The fear with mixed-age co-ops is always the same: how do you run an activity when one kid is six and another is fourteen? The answer is that you stop trying to teach them the same thing at the same level and start designing activities where different ages contribute differently to a shared goal.
That shift changes everything. Here are 10 activities built for exactly that reality.
Collaborative Science Experiments
Pick a hands-on experiment with multiple roles: one child reads the instructions, another measures ingredients, another records observations, another writes the conclusion. Younger kids handle physical tasks; older kids lead the analysis and documentation.
Good starting experiments: baking soda and vinegar volcanoes, growing bean seeds in different light conditions, testing which materials conduct electricity. The older kids explain what's happening; the younger ones observe and ask questions. It works because everyone is genuinely contributing.
Reader's Theater
Assign script roles by reading level, not age. Older kids take the longer, more complex parts. Younger kids take shorter lines or act as narrators for simple sections. The whole group rehearses together and performs for parents at the end of the semester.
Free scripts are available at many library websites and sites like Aaron Shepard's Reader's Theater. Greek myths, fairy tales, and historical events all work well. You need no props, no memorization, and no budget.
Documentary Film Club
Watch 20–30 minutes of a documentary together, then break into age groups for different discussion prompts. Younger kids answer simple comprehension questions. Older kids analyze bias, sourcing, or historical context. Regroup at the end to share what each group found.
Nature documentaries, history documentaries, and science explainers all work. The shared viewing experience creates common ground; the tiered discussion prevents older kids from being bored and younger kids from being lost.
Group Art Projects
Create a large collaborative artwork where each child contributes a section. A mural, a collage, a quilt pattern, a painted mural panel. Younger kids do simpler sections; older kids do more detailed work or act as the design leads who plan the overall composition.

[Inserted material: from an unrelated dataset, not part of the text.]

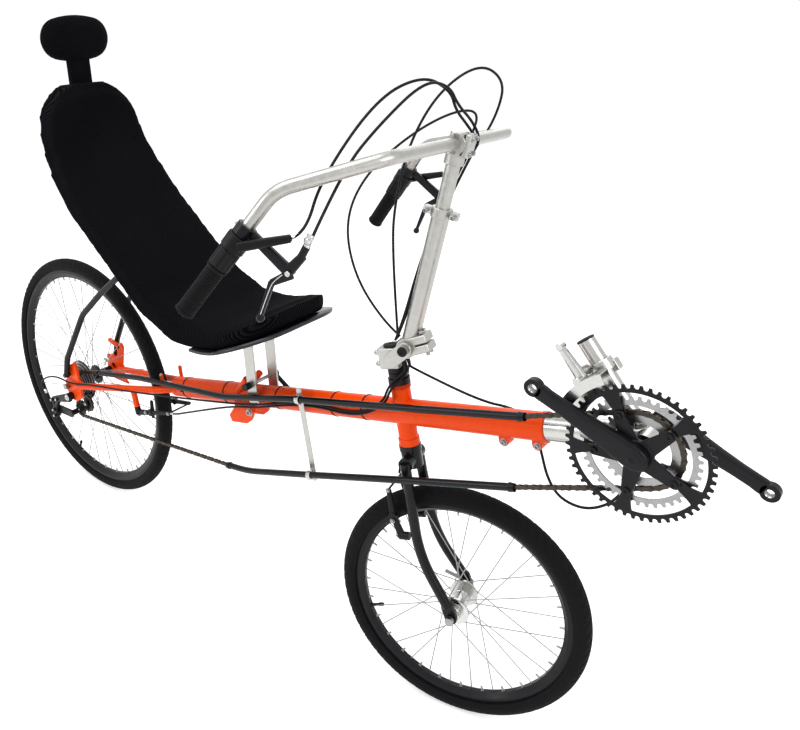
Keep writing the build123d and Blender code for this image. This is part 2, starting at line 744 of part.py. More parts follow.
def on_grip(along, left):
    start, end = from_bar(elbow, left), from_bar(grip_end, left)
    return end + (start - end).normalized() * (grip_span - along)


with BuildPart() as grips:
    for left in (-1, 1):
        rod(on_grip(62, left), on_grip(grip_span, left), grip_radius, bar_radius)
save_turned(grips, "grips")

with BuildPart() as shifters:
    for left in (-1, 1):
        rod(on_grip(6, left), on_grip(61, left), 19, bar_radius)
save_turned(shifters, "shifters")

with BuildPart() as brake_levers:
    for left in (-1, 1):
        out = Vector(0.826, 0, -0.521)
        rod(on_grip(-14, left), on_grip(4, left), 17, bar_radius)
        rod(on_grip(-5, left) + out * 14, on_grip(-5, left) + out * 48, 7)
        rod(on_grip(-5, left) + out * 48, on_grip(96, left) + out * 46, 5)
save_turned(brake_levers, "brake_levers")
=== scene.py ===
import bpy
import bmesh
import json
import numpy as np
from math import radians, degrees, sin, cos, asin, atan2, hypot, pi, sqrt
from mathutils import Vector, Matrix


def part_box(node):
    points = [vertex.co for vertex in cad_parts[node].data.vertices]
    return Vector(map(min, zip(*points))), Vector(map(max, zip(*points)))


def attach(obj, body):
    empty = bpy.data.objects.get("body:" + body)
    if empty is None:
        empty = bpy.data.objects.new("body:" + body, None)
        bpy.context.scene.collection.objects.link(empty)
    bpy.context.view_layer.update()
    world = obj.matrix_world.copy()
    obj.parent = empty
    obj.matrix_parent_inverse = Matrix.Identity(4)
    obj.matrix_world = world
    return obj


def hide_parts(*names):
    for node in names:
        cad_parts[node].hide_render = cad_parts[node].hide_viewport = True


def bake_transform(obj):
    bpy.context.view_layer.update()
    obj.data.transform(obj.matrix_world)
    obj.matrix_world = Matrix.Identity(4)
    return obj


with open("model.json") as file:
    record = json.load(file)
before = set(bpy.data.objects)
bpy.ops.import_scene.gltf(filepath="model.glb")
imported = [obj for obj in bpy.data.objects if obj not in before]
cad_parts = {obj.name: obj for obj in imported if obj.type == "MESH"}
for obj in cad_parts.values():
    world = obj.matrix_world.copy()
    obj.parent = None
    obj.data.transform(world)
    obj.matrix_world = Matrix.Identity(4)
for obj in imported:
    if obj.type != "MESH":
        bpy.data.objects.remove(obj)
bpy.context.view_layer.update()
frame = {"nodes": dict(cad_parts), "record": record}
cadNodes = frame["nodes"]
print("frame loaded:", len(cadNodes), "nodes")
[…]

The end result is something no single child could have made alone. That's the point. Display the finished piece at your co-op space or photograph it for families. Mixed-age art projects also teach younger kids by example — they watch what older kids do and stretch themselves.
Structured Debate
Pair an older student with a younger one on the same debate team. Topics can be simple: "Should schools have uniforms?" or "Is homework useful?" Older students help younger partners develop and articulate their arguments. Younger students often contribute surprising observations that older kids haven't considered.
Keep debates short (5–7 minutes per side), low-stakes, and focused on the process rather than winning. The goal is clear thinking and confident speaking, not scoring points.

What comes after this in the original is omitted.